Shoe Zone, the low-cost footwear retailer, has announced plans to close several stores due to rising operational costs and falling consumer confidence. The company, which operates 297 stores and employs approximately 2,250 staff across the UK, cited changes to wages and national insurance contributions (NICs) introduced in October’s budget as key drivers behind its decision.
Between October and mid-December, Shoe Zone faced a challenging trading environment, with unseasonal weather and declining consumer confidence negatively impacting sales and profits. The company reported that these pressures were exacerbated by budgetary changes announced by the chancellor, including an increase in the employer NIC rate from 13.8% to 15% starting April 2025. Additionally, the threshold for employer NIC payments was lowered, adding significant financial strain.
These cost increases, combined with declining sales, have rendered several stores unviable. Although the exact number of planned closures remains unclear, the retailer’s store count has already reduced from 309 earlier this year. The business employs 2,500 staff currently, and there has been no statement about any retention or layoffs yet.
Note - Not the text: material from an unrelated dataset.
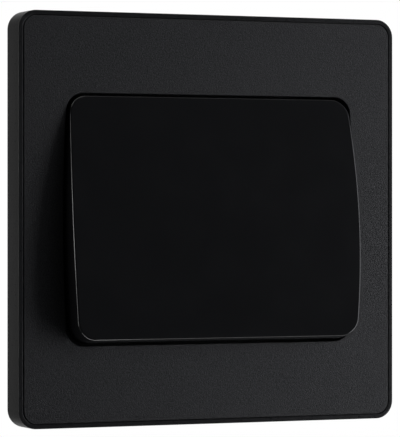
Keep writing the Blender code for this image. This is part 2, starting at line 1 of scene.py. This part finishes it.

Shoe Zone expects the higher costs to have a major impact on its full-year performance. The company issued its second profit warning this year, revising its adjusted pre-tax profit forecast to £5m—half of its earlier £10m estimate. It also announced the suspension of its dividend for the financial year ending September 2024.
The budget measures, aimed at raising £25bn annually, have drawn criticism from various sectors, including retail and hospitality, which argue that these changes will force businesses to cut jobs and increase prices. Meanwhile, the Bank of England governor, Andrew Bailey, identified employer reactions to NIC increases as a pressing concern for the UK economy amid broader economic uncertainty.
Following the announcement, Shoe Zone’s share price plunged by 44%, reaching 75p—a 66% decline since the start of the year. Industry analysts noted that while external factors have undeniably affected Shoe Zone, management should also examine whether its product offering and strategy are meeting evolving consumer expectations.